WORK TO DO —
Extract, word for word, every line from the one containing "Continue the build123d" through the one containing "return frame +", with both end lines kept.

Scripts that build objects

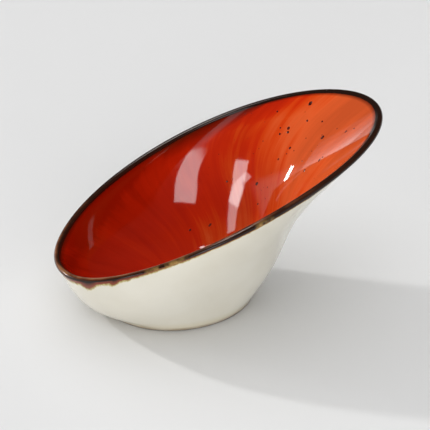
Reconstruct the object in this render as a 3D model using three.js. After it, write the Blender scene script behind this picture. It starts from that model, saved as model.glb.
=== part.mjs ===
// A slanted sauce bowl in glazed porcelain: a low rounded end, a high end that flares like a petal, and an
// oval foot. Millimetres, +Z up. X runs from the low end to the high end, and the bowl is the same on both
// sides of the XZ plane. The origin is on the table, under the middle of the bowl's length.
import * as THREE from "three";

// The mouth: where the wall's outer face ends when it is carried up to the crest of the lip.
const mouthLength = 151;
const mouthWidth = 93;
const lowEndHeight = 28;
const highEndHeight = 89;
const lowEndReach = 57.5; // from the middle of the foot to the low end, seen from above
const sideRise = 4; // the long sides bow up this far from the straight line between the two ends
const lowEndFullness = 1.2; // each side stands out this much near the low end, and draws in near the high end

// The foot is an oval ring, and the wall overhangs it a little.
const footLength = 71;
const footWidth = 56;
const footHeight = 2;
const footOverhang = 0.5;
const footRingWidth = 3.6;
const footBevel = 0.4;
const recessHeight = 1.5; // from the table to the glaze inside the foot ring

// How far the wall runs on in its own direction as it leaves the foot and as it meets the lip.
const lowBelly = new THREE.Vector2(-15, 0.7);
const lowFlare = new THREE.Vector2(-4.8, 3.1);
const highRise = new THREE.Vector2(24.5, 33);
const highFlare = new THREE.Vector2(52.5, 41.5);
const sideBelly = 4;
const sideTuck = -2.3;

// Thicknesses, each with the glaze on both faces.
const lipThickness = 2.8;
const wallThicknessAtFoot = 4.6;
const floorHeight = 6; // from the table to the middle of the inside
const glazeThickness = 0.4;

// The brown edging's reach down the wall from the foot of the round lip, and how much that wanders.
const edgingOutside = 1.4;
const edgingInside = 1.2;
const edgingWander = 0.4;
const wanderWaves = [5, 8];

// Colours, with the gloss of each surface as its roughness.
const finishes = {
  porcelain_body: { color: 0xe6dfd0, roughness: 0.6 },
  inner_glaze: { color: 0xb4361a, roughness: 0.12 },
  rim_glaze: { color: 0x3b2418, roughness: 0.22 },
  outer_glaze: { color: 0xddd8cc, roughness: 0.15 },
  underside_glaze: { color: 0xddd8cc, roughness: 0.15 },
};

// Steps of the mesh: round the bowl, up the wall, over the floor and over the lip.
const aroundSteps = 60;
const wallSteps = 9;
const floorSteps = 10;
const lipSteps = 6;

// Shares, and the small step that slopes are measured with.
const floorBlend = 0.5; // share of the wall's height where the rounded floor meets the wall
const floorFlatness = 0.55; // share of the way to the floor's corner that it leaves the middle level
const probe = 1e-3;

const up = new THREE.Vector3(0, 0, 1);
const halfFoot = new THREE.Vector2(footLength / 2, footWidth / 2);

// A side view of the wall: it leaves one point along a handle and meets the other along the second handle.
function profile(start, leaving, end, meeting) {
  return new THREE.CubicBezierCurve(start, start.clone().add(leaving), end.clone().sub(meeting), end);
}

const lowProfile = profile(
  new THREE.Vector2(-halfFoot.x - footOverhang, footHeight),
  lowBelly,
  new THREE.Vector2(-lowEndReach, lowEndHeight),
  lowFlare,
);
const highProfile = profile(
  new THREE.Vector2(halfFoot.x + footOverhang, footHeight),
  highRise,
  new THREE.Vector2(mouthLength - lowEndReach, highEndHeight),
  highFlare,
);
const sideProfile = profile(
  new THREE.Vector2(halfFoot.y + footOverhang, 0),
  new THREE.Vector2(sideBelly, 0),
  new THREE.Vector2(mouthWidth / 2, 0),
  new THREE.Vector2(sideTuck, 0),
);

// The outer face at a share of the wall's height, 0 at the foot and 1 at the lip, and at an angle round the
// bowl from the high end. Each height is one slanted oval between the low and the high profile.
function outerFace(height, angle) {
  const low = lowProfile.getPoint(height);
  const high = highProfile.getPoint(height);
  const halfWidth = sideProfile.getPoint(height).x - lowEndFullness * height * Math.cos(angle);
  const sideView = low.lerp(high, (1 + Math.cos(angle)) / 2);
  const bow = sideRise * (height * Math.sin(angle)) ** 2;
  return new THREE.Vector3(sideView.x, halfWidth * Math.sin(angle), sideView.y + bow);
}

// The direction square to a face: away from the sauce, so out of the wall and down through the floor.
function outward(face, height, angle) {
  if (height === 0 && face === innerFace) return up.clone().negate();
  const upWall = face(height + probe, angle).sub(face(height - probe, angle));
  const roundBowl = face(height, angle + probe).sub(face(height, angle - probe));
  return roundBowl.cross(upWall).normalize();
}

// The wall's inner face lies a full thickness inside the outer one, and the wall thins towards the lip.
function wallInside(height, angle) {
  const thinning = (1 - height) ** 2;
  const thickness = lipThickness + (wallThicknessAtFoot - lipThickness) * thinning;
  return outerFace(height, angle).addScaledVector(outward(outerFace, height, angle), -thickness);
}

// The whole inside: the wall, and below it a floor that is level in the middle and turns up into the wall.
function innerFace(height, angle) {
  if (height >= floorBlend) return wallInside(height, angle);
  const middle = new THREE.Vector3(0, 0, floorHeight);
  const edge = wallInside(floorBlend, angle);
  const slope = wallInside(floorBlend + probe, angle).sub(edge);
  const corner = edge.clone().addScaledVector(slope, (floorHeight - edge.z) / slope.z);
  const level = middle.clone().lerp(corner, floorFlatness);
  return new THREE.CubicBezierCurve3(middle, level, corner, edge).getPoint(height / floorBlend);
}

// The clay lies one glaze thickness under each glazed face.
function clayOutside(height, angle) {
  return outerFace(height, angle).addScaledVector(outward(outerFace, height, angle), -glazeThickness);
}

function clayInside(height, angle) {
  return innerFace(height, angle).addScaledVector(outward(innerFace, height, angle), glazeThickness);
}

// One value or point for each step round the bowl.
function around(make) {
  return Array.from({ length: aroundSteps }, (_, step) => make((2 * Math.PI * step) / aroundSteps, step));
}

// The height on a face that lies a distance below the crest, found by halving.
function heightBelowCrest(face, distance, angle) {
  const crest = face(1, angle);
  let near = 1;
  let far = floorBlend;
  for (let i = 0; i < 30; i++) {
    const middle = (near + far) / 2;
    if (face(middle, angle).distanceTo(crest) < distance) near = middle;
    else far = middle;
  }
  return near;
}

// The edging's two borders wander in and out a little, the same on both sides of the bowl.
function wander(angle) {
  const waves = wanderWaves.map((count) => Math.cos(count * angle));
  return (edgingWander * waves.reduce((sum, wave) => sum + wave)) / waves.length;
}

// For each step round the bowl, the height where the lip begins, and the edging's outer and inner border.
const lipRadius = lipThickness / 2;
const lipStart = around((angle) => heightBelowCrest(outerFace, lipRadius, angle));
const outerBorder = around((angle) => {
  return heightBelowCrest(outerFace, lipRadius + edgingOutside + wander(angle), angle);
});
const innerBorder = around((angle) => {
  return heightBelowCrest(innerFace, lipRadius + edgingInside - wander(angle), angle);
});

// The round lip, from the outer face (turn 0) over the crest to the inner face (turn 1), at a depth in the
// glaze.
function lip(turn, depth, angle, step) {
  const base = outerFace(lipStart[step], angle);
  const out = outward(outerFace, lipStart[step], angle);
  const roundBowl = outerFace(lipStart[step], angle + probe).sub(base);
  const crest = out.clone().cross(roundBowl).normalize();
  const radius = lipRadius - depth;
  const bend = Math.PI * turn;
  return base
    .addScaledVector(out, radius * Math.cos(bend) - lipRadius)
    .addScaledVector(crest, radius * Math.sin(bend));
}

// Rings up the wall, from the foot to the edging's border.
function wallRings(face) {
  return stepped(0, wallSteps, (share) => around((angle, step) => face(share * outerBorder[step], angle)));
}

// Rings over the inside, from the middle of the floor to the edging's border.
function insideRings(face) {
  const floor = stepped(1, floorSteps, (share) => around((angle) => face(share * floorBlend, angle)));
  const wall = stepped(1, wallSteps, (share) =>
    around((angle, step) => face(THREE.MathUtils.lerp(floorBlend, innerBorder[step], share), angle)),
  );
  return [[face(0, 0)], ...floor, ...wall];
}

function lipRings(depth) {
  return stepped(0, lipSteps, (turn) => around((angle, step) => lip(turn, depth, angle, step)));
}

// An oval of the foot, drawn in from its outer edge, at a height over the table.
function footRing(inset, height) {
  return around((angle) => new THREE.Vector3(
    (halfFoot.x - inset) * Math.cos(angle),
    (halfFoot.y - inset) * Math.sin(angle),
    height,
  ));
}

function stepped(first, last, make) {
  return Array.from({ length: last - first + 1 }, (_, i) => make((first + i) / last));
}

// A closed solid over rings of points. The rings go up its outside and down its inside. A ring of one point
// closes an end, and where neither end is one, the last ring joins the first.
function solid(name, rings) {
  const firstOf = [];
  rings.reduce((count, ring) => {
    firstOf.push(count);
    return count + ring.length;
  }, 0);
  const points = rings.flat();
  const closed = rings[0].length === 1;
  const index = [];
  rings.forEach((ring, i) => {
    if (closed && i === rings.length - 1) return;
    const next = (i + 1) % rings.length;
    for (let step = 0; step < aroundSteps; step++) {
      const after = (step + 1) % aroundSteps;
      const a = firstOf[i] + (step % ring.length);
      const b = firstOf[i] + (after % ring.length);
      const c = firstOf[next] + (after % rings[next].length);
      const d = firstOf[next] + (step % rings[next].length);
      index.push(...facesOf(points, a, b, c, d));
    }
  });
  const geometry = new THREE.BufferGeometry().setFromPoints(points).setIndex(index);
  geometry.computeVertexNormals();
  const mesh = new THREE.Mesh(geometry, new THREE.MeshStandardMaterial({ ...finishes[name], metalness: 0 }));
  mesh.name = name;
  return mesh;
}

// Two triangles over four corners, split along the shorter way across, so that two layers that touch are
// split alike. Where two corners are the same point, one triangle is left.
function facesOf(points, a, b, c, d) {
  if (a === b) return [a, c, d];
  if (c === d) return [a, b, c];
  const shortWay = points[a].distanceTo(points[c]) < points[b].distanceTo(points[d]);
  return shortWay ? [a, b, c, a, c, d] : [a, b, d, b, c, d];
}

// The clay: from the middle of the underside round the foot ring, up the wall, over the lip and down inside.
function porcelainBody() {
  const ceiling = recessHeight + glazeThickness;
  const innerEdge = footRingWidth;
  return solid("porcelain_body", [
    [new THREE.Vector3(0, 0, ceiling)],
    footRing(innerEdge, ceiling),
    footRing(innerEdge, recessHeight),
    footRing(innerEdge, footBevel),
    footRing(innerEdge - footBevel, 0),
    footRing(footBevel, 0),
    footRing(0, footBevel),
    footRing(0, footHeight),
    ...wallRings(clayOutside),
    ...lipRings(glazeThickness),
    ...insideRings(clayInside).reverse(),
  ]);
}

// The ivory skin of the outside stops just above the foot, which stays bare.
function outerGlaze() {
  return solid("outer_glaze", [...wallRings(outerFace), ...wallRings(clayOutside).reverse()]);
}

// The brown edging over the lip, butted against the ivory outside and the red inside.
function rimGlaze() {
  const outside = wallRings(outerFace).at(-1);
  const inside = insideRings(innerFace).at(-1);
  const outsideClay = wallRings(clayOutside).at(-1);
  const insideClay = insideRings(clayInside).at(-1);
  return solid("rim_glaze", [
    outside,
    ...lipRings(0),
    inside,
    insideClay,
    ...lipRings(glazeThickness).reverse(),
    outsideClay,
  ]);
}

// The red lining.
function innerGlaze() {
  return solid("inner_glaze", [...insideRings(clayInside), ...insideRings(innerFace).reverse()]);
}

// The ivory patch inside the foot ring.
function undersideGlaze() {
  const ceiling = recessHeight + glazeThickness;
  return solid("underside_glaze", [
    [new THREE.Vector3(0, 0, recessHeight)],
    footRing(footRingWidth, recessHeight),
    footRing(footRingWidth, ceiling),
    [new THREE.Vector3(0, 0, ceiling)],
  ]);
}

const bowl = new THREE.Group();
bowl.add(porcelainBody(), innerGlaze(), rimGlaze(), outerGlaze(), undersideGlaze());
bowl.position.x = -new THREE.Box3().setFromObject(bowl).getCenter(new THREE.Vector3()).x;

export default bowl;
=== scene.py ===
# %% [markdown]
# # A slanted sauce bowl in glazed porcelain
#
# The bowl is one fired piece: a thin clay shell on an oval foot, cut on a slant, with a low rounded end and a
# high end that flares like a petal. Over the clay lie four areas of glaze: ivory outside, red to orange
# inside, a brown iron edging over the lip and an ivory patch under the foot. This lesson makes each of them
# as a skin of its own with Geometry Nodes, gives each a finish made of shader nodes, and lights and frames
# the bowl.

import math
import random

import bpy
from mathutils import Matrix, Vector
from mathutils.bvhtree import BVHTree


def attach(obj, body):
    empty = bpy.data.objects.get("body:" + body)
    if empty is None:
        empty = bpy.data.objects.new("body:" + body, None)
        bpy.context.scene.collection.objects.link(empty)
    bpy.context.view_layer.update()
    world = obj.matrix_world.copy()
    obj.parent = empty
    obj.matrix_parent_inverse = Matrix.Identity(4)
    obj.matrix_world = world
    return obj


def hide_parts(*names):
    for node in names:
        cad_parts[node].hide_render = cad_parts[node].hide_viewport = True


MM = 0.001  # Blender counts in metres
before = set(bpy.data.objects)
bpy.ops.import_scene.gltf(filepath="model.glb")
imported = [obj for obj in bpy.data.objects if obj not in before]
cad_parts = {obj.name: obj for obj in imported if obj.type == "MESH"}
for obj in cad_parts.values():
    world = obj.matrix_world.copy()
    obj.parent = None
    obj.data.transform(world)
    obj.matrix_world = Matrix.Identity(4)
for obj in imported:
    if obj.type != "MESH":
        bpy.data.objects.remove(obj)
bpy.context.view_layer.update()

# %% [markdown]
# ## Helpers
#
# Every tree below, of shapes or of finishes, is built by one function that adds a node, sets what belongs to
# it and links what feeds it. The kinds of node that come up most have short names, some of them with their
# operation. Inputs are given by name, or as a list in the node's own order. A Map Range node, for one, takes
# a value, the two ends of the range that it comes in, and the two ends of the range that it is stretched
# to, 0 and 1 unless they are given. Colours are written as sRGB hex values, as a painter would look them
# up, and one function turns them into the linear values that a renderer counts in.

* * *

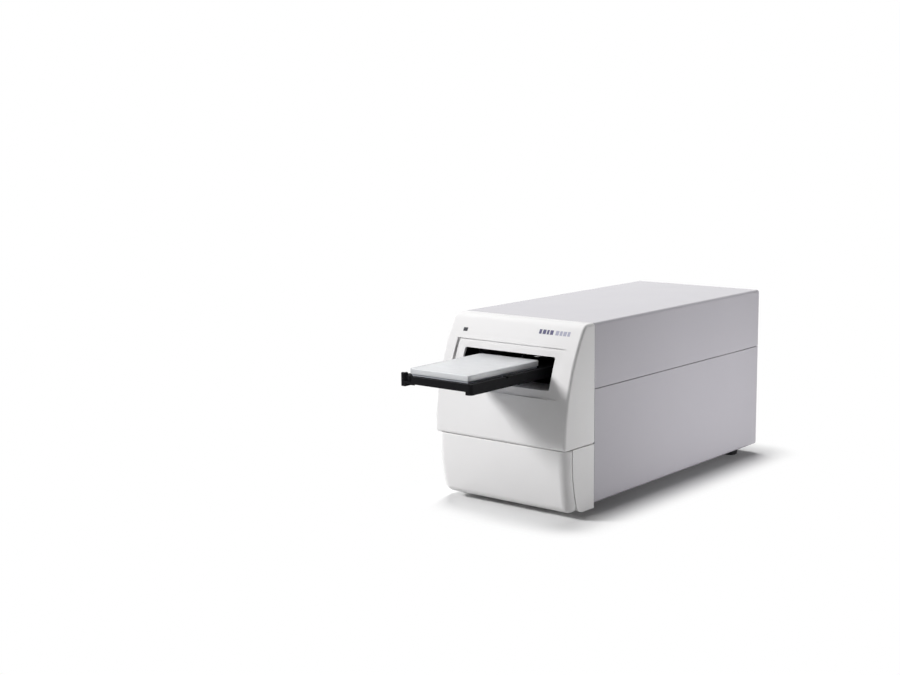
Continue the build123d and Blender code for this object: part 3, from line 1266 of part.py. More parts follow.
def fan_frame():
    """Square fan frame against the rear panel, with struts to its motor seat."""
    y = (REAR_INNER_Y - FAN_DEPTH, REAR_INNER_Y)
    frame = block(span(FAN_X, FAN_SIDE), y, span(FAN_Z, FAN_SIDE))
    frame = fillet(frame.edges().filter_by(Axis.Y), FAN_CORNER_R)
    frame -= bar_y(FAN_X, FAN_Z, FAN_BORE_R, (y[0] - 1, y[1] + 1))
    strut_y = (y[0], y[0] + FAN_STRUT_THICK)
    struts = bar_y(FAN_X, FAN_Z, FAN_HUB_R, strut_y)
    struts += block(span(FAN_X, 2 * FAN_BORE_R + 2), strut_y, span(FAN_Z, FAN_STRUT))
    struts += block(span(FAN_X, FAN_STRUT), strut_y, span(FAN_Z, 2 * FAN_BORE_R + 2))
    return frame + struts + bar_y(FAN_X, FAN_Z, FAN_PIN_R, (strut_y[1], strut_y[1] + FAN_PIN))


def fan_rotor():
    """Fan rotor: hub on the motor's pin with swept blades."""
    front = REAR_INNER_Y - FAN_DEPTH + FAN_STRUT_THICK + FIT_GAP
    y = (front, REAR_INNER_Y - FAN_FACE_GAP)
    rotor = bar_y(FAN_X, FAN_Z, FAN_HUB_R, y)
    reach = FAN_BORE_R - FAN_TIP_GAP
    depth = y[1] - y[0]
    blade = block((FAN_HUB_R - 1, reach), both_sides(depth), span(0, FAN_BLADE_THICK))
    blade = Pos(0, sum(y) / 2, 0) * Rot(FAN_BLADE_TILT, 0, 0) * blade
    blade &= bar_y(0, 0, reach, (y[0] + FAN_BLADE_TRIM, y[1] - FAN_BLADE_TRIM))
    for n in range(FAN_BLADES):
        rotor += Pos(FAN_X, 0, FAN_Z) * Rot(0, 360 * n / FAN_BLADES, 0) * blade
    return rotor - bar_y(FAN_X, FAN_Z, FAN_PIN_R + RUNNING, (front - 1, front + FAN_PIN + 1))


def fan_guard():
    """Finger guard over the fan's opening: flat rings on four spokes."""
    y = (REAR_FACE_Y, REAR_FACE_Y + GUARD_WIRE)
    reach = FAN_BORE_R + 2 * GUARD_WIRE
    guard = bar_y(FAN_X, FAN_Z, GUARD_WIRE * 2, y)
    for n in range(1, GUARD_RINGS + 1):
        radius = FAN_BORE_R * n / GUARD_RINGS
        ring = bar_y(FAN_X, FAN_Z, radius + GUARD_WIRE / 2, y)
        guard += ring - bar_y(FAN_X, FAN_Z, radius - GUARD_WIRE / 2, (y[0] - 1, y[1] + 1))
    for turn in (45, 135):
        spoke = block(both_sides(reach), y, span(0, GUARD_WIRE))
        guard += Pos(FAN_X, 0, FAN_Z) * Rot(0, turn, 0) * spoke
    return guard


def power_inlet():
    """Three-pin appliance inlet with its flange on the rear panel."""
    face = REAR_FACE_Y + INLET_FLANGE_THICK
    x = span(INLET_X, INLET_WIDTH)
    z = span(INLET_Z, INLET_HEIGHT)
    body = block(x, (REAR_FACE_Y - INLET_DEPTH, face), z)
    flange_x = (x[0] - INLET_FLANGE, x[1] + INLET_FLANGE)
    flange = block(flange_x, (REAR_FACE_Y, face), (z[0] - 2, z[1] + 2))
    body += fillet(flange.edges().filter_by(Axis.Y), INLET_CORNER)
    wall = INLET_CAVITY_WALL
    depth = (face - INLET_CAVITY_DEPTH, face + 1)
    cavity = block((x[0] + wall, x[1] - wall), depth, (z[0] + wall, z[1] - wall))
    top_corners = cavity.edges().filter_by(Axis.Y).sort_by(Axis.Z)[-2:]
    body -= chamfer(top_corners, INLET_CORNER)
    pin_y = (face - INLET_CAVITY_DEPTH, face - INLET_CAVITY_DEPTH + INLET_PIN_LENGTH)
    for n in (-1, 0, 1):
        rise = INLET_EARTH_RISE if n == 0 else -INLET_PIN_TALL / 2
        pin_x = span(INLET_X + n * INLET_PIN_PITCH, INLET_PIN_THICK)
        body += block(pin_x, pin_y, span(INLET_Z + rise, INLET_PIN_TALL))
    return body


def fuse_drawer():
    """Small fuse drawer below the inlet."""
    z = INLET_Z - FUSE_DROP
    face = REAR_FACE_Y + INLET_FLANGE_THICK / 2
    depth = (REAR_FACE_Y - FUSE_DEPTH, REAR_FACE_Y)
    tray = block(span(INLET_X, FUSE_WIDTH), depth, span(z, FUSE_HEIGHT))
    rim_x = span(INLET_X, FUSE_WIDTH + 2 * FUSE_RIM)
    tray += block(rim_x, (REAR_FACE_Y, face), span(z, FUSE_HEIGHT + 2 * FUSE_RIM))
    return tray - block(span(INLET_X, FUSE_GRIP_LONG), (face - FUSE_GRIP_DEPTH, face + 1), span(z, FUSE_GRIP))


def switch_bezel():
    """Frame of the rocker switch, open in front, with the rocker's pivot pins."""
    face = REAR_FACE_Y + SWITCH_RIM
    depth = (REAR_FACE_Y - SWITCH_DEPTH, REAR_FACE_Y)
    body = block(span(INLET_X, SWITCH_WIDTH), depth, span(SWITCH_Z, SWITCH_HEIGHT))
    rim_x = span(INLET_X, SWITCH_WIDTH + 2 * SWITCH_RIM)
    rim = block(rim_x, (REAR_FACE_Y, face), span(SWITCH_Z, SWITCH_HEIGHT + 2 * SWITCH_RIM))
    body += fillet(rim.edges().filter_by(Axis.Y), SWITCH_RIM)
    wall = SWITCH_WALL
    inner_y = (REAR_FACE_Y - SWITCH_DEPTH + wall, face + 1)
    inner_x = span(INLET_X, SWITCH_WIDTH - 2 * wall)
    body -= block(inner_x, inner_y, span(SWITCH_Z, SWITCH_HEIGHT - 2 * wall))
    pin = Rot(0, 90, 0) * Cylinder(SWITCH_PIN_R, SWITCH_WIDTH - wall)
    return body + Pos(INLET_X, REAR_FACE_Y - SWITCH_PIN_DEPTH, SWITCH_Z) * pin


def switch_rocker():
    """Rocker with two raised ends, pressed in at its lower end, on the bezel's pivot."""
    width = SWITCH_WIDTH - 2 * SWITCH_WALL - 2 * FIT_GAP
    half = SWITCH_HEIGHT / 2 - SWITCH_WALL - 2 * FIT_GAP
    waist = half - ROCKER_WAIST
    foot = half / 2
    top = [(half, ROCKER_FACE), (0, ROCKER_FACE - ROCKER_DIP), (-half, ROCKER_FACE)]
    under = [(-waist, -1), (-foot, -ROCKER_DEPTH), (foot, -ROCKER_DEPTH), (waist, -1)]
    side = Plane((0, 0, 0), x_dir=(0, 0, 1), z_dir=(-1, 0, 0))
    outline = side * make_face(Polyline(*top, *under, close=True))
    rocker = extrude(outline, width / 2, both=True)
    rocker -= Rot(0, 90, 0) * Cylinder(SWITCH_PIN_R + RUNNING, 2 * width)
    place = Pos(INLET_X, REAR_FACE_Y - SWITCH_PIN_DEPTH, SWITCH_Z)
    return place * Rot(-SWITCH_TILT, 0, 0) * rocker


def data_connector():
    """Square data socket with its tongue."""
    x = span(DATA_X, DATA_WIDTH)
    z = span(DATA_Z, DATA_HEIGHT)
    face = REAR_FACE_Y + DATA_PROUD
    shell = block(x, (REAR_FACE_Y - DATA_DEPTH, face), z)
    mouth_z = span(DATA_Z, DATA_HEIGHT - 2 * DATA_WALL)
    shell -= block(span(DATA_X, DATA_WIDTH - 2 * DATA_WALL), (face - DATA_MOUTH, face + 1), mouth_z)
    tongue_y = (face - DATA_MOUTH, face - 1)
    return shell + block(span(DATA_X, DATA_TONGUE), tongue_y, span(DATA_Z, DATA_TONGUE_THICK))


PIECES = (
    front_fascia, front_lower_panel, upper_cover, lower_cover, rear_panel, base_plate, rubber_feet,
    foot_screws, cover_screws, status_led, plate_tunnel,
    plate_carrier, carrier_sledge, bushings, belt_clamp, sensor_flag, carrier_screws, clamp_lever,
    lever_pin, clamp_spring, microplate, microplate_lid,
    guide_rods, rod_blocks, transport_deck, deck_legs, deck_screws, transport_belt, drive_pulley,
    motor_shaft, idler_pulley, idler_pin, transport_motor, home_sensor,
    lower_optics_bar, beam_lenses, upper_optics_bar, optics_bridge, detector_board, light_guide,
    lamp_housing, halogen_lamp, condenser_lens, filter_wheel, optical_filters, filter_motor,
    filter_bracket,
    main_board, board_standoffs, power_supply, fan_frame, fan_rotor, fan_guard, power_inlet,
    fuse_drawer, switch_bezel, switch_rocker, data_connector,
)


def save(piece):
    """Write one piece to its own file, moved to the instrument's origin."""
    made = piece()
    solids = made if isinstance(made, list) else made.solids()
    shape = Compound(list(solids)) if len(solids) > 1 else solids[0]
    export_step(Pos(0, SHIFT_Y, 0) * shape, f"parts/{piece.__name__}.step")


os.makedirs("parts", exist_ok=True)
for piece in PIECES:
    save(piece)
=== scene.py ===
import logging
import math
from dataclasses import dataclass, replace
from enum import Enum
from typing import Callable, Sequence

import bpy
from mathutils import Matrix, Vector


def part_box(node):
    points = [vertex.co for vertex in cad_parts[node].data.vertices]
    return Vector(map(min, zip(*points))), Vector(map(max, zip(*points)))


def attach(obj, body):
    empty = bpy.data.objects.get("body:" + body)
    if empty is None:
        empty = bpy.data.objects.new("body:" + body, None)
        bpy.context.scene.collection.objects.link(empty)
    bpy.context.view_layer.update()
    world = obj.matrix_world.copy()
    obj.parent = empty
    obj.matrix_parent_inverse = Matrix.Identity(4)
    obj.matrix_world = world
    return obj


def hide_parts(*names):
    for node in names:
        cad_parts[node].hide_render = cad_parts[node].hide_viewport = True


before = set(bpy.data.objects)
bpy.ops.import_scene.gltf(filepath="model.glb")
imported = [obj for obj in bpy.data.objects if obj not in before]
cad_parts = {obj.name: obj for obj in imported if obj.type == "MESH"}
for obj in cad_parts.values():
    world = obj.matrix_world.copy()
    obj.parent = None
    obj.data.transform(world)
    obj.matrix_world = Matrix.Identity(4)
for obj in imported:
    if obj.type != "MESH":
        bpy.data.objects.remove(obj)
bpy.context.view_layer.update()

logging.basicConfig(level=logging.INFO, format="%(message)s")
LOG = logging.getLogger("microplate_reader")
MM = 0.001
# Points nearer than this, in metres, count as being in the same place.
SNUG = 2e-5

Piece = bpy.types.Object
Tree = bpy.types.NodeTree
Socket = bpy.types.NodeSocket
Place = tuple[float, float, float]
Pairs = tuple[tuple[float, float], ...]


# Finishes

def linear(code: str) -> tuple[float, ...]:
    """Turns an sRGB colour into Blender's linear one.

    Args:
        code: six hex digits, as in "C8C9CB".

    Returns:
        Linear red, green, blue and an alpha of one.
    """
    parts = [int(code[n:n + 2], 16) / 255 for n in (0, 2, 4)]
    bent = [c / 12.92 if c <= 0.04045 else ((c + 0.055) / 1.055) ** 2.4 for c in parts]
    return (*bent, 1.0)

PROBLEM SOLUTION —
Continue the build123d and Blender code for this object: part 3, from line 1266 of part.py. More parts follow.
def fan_frame():
    """Square fan frame against the rear panel, with struts to its motor seat."""
    y = (REAR_INNER_Y - FAN_DEPTH, REAR_INNER_Y)
    frame = block(span(FAN_X, FAN_SIDE), y, span(FAN_Z, FAN_SIDE))
    frame = fillet(frame.edges().filter_by(Axis.Y), FAN_CORNER_R)
    frame -= bar_y(FAN_X, FAN_Z, FAN_BORE_R, (y[0] - 1, y[1] + 1))
    strut_y = (y[0], y[0] + FAN_STRUT_THICK)
    struts = bar_y(FAN_X, FAN_Z, FAN_HUB_R, strut_y)
    struts += block(span(FAN_X, 2 * FAN_BORE_R + 2), strut_y, span(FAN_Z, FAN_STRUT))
    struts += block(span(FAN_X, FAN_STRUT), strut_y, span(FAN_Z, 2 * FAN_BORE_R + 2))
    return frame + struts + bar_y(FAN_X, FAN_Z, FAN_PIN_R, (strut_y[1], strut_y[1] + FAN_PIN))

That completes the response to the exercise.